Can one of you guru's tell me what year this Colnago is, I have had if for 4 years, I bought it NOS form a guy in Europe. I put it together with a mix of Record and Chorus parts, and I love the ride. I have always wondered about the history though.

View attachment 223313


View attachment 223314


View attachment 223315


----------



## boneman (Nov 26, 2001)

*Master*

It's a Master for sure given all three main tubes have the Gilco designed profile. Paint scheme throws me off as it's part AD, generally a late 90's scheme and another scheme popular in the early 2000s who's name I can't remember off the top of my head. It's a Rabobank scheme and I will admit to never have looked carefully at those. AD23 seems to ring a bell but I will have to check.

It looks like that the rear brake cable design is the one where the cable and housing enter under the top tube tube on the head tube side and exit on the top in front of the seat lug. Is that right?

I'll have to go through my libarary of Colnago pics to come close to the year but I think the frame dates from the late 90's and the paint was done later. Not necessarily a respray either as there were a number of frames built but remaining the greige. Nice frame.


----------



## Salsa_Lover (Jul 6, 2008)

that's a LX23 paintscheme, Rabobank colors

LX paintschemes IIRC came with the LUX and LUX Dream aluminum series.

Masters and C40s were issued on LUX painschemes around 2002


----------



## boneman (Nov 26, 2001)

*Agreed*

Going through my Colnago pic collection and the LX pattern was 2002. 

That's the odd part, the latest that bike was made would have been 1999 based on the rear drop outs, long horizontal and the rear brake cable configuration. They went to the split housing in 2000. There had been a large number of Colnago frames, various models, that were in the greige with the Belgium distributor around 2003 or so. I bought a Tecnos out of that lot that has an AD finish I never saw before and never seen since. I'm guessing the original poster's Master could have been from that batch or a similar situation.

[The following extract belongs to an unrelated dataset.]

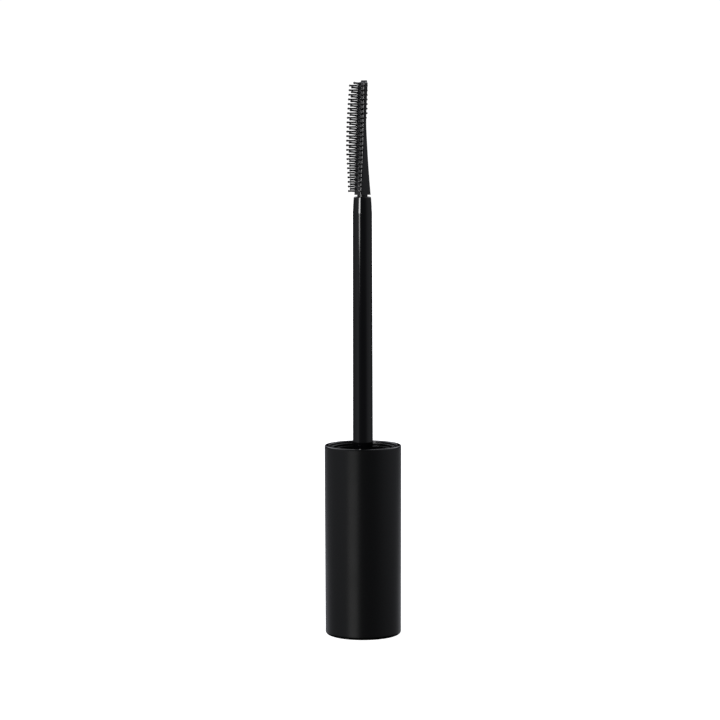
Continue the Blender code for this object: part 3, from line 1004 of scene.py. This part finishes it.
def softbox(name, degrees, width, low, high, radiance, lit):
    """An upright area light at an angle to the right of the camera, that lights some pieces."""
    angle = math.radians(degrees)
    light = bpy.data.lights.new(name, "AREA")
    light.shape = "RECTANGLE"
    light.size, light.size_y = width, high - low
    light.energy = radiance * math.pi * width * (high - low)
    box = bpy.data.objects.new(name, light)
    bpy.context.scene.collection.objects.link(box)
    box.location = (math.sin(angle) * SOFTBOX_DISTANCE, -math.cos(angle) * SOFTBOX_DISTANCE, (low + high) / 2)
    box.rotation_euler = (math.pi / 2, 0.0, angle)
    box.visible_camera = False
    box.light_linking.receiver_collection = lit


mouth = [inner_cap, inner_thread, bore_band]
wand_pieces = receivers("wand_pieces", [wand_stem, brush_plug, brush_core, brush_bristles, *mouth])
cap_pieces = receivers("cap_pieces", [outer_cap])
mouth_pieces = receivers("mouth_pieces", mouth)
for number, (low, high, share, width) in enumerate(KEY_STRIPS):
    radiance = KEY_RADIANCE * share
    softbox(f"key_{number + 1}", KEY_DEGREES, width * MM, low * MM, high * MM, radiance, wand_pieces)
softbox("high_key", -58.0, 300 * MM, 230 * MM, 800 * MM, KEY_RADIANCE, mouth_pieces)
softbox("card", -30.5, 360 * MM, -260 * MM, -10 * MM, 1.0, cap_pieces)
print("lights:", sorted(light.name for light in bpy.data.lights))

# %% [markdown]
# ## The room in the reflections
# Round the softboxes the pieces mirror a dim room. It is drawn in the world's colour, as three bands, each
# with its brightness by compass angle: the table below the horizon, the walls, with a broad white card on
# each side and a narrow one behind it, and the ceiling. The camera stands at 0 degrees, and the angles grow
# to its right. A fourth ramp dims or lifts the whole room by height. The camera itself sees plain white.

# %% Helpers for the room
ROOM_HUE = (0.97, 0.99, 1.06)


def ramp(tree, value, low, high, stops):
    """A colour ramp over a value's range, from (value, level) pairs, in the room's faintly blue white."""
    share = add_node(tree, "ShaderNodeMapRange", inputs={"Value": value, "From Min": low, "From Max": high})
    node = add_node(tree, "ShaderNodeValToRGB", inputs={"Fac": share.outputs["Result"]})
    marks = node.color_ramp.elements
    marks.remove(marks[1])
    for index, (where, level) in enumerate(stops):
        position = (where - low) / (high - low)
        mark = marks[0] if index == 0 else marks.new(position)
        mark.position = position
        mark.color = (*(level * part for part in ROOM_HUE), 1.0)
    return node.outputs["Color"]


def blend(tree, value, low, high, first, second):
    """A smooth change from one colour to another as a value goes from low to high."""
    share = add_node(
        tree,
        "ShaderNodeMapRange",
        {"interpolation_type": "SMOOTHSTEP"},
        {"Value": value, "From Min": low, "From Max": high},
    )
    colours = {"Factor": share.outputs["Result"], "A": first, "B": second}
    return add_node(tree, "ShaderNodeMix", {"data_type": "RGBA"}, colours).outputs["Result"]


# %% Set the room's brightness by compass angle, in degrees, and by height
TABLE_ROOM = (
    (-180, 0.1),
    (-165, 0.4),
    (-150, 0.62),
    (-138, 0.57),
    (-128, 0.47),
    (-112, 0.34),
    (-98, 0.31),
    (-60, 0.36),
    (-48, 0.3),
    (-38, 0.14),
    (0, 0.2),
    (30, 0.18),
    (48, 0.16),
    (60, 0.16),
    (75, 0.18),
    (90, 0.18),
    (100, 0.21),
    (113, 0.26),
    (130, 0.37),
    (140, 0.54),
    (150, 0.62),
    (165, 0.4),
    (180, 0.1),
)
WALL_ROOM = (
    (-180, 0.01),
    (-174, 0.01),
    (-167, 0.35),
    (-156, 0.35),
    (-146, 0.05),
    (-125, 0.05),
    (-112, 0.2),
    (-100, 0.28),
    (-90, 0.31),
    (-76, 0.39),
    (-62, 0.46),
    (-50, 0.44),
    (-40, 0.13),
    (-27, 0.1),
    (0, 0.085),
    (29, 0.1),
    (41, 0.155),
    (53, 0.25),
    (66, 0.32),
    (79, 0.35),
    (95, 0.35),
    (112, 0.22),
    (130, 0.08),
    (146, 0.05),
    (156, 0.35),
    (167, 0.35),
    (174, 0.01),
    (180, 0.01),
)
CEILING_ROOM = (
    (-180, 0.35),
    (-150, 0.8),
    (-130, 0.8),
    (-110, 0.45),
    (-60, 0.2),
    (-20, 0.08),
    (30, 0.08),
    (70, 0.15),
    (110, 0.4),
    (130, 0.7),
    (150, 0.7),
    (180, 0.35),
)
HEIGHTS = ((-1.0, 0.02), (-0.42, 0.02), (-0.26, 0.8), (-0.13, 1.0), (0.28, 1.0), (0.5, 2.8), (1.0, 1.0))
TABLE_EDGE = (-0.19, -0.12)
CEILING_EDGE = (0.22, 0.42)

# %% Draw the room
world = bpy.data.worlds.new("studio")
world.use_nodes = True
bpy.context.scene.world = world
tree = world.node_tree
tree.nodes.clear()
direction = add_node(tree, "ShaderNodeTexCoord").outputs["Generated"]
axes = add_node(tree, "ShaderNodeSeparateXYZ", inputs={0: direction}).outputs
nearer = add_node(tree, "ShaderNodeMath", {"operation": "MULTIPLY"}, {0: axes["Y"], 1: -1.0})
azimuth = add_node(
    tree, "ShaderNodeMath", {"operation": "ARCTAN2"}, {0: axes["X"], 1: nearer.outputs["Value"]}
)
degrees = add_node(tree, "ShaderNodeMath", {"operation": "DEGREES"}, {0: azimuth.outputs["Value"]})
table_room, wall_room, ceiling_room = (
    ramp(tree, degrees.outputs["Value"], -180, 180, stops) for stops in (TABLE_ROOM, WALL_ROOM, CEILING_ROOM)
)
walls = blend(tree, axes["Z"], *TABLE_EDGE, table_room, wall_room)
room = blend(tree, axes["Z"], *CEILING_EDGE, walls, ceiling_room)
strength = ramp(tree, axes["Z"], -1, 1, HEIGHTS)
dim = add_node(tree, "ShaderNodeBackground", inputs={"Color": room, "Strength": strength})
white = add_node(tree, "ShaderNodeBackground", inputs={"Color": (1.0, 1.0, 1.0, 1.0), "Strength": 1.05})
seen = add_node(tree, "ShaderNodeLightPath").outputs["Is Camera Ray"]
both = add_node(
    tree,
    "ShaderNodeMixShader",
    inputs={0: seen, 1: dim.outputs["Background"], 2: white.outputs["Background"]},
)
add_node(tree, "ShaderNodeOutputWorld", inputs={"Surface": both.outputs["Shader"]})
print("room:", len(tree.nodes), "nodes")

# %% [markdown]
# ## Floor
# The floor is a wide white sheet that glows by itself, as a backlit table does. So it shows no shadow, and it
# does not show in the object's reflections.

# %% Lay the floor
FLOOR_REACH = 3.0
FLOOR_CLOUDS = 40 * MM

floor_mesh = bpy.data.meshes.new("floor")
corners = [(x * FLOOR_REACH, y * FLOOR_REACH, 0) for x, y in ((-1, -1), (1, -1), (1, 1), (-1, 1))]
floor_mesh.from_pydata(corners, [], [(0, 1, 2, 3)])
floor = bpy.data.objects.new("floor", floor_mesh)
bpy.context.scene.collection.objects.link(floor)
table, tree, shader, place = new_material("backlit_table")
set_finish(shader, Roughness=0.9, Emission_Strength=1.05)
glow = noise(tree, place, FLOOR_CLOUDS, 2.0)
join(tree, shader, Emission_Color=tint(tree, glow, "#ffffff", "#fdfdfd"))
floor_mesh.materials.append(table)
floor.visible_glossy = False
floor.visible_diffuse = False
floor.visible_shadow = False
floor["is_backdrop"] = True

bpy.context.scene.view_settings.view_transform = "Standard"

# %% [markdown]
# ## The boxes
# The finer pieces must stay in the CAD model's box. Both boxes are printed.

# %% Print both boxes
visual_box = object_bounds()
for label, box in (("cad", cad_box), ("visual", visual_box)):
    print(label, "box in mm:", [round(v / MM, 2) for corner in box for v in corner])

The frame itself probably was made between 1995-1999. End date I'm sure of but the beginning date could have been a year or two earlier.




Salsa_Lover said:


> that's a LX23 paintscheme, Rabobank colors
> 
> LX paintschemes IIRC came with the LUX and LUX Dream aluminum series.
> 
> Masters and C40s were issued on LUX painschemes around 2002


----------



## Genbander (Sep 15, 2005)

Thank you guys so much.

The frame did come from Belguim, I remember hearing before that Colnago sent bare frames over there to be painted locally. I'm not sure this is true, but if it is, maybe this is one of those.

Thanks!!!


----------